POLAND: Czeslaw Milosz, Poland's Nobel Prize-winning emigré poet and symbol of opposition to totalitarianism, has died at his home in the southern Polish city of Krakow at the age of 93 years.
Described by Joseph Brodsky, another Nobel literary laureate, as "one of the greatest poets of our time, perhaps the greatest", Milosz gave Polish poetry international visibility.
Milosz received his Nobel Prize for Literature in 1980, at the time of the Polish Solidarity movement's challenge to Soviet-style communist rule.
Solidarity founder and former Polish president Lech Walesa said: "He kept on fighting, proposing, encouraging and we finally achieved (these goals)."
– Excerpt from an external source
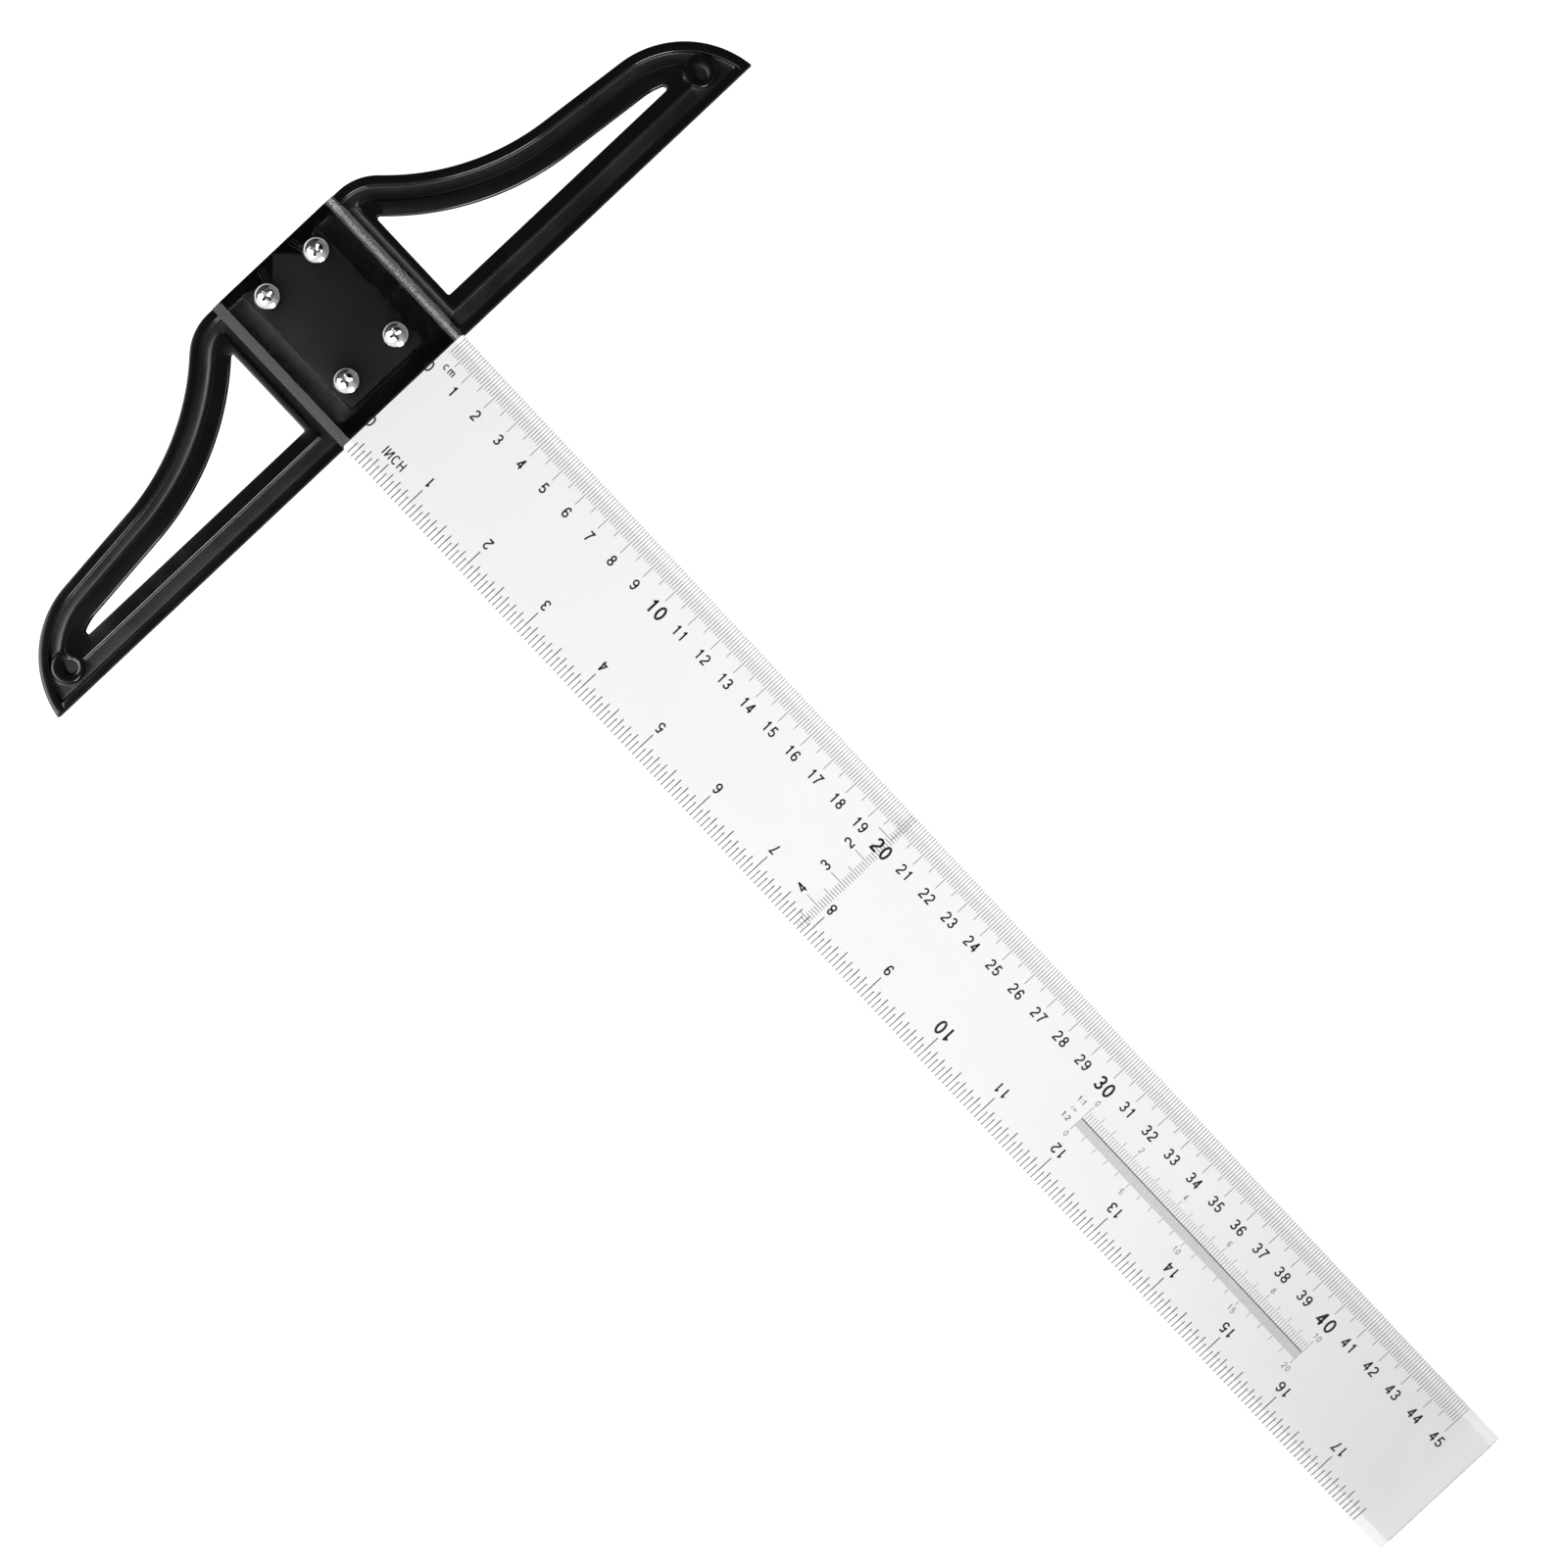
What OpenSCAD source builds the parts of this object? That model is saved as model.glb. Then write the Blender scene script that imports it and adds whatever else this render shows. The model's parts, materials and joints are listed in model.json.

Born near what is now Vilnius, the capital of Lithuania, he was initially a supporter of Poland's Soviet-imposed communist government after the second World War . He served in Poland's diplomatic corps between 1945 and 1950, before becoming disillusioned.
After defecting to France in 1951, he said: "I did it at the moment when Soviet models became obligatory for Polish writers."
In 1953, his collections of essays The Captive Mind, a scathing attack on Polish writers who collaborated with the government, sent shock waves across the Soviet bloc and rattled Western intellectuals.
In 1960, Milosz moved to the United States, where he taught literature at the University of California in Berkeley .
When receiving his Nobel award in 1980, Milosz spoke almost prophetically of the impending change: "Despite the horror and dangers, our times will be remembered as an inevitable phase of labour pains before mankind crosses a new threshold of awareness."
After the collapse of communism, Milosz returned to Poland. "It is good the elderly writer lived to see a free Poland and its accession into the EU," German writer Karl Decidius, who translated Milosz's works, said after the poet died on Saturday.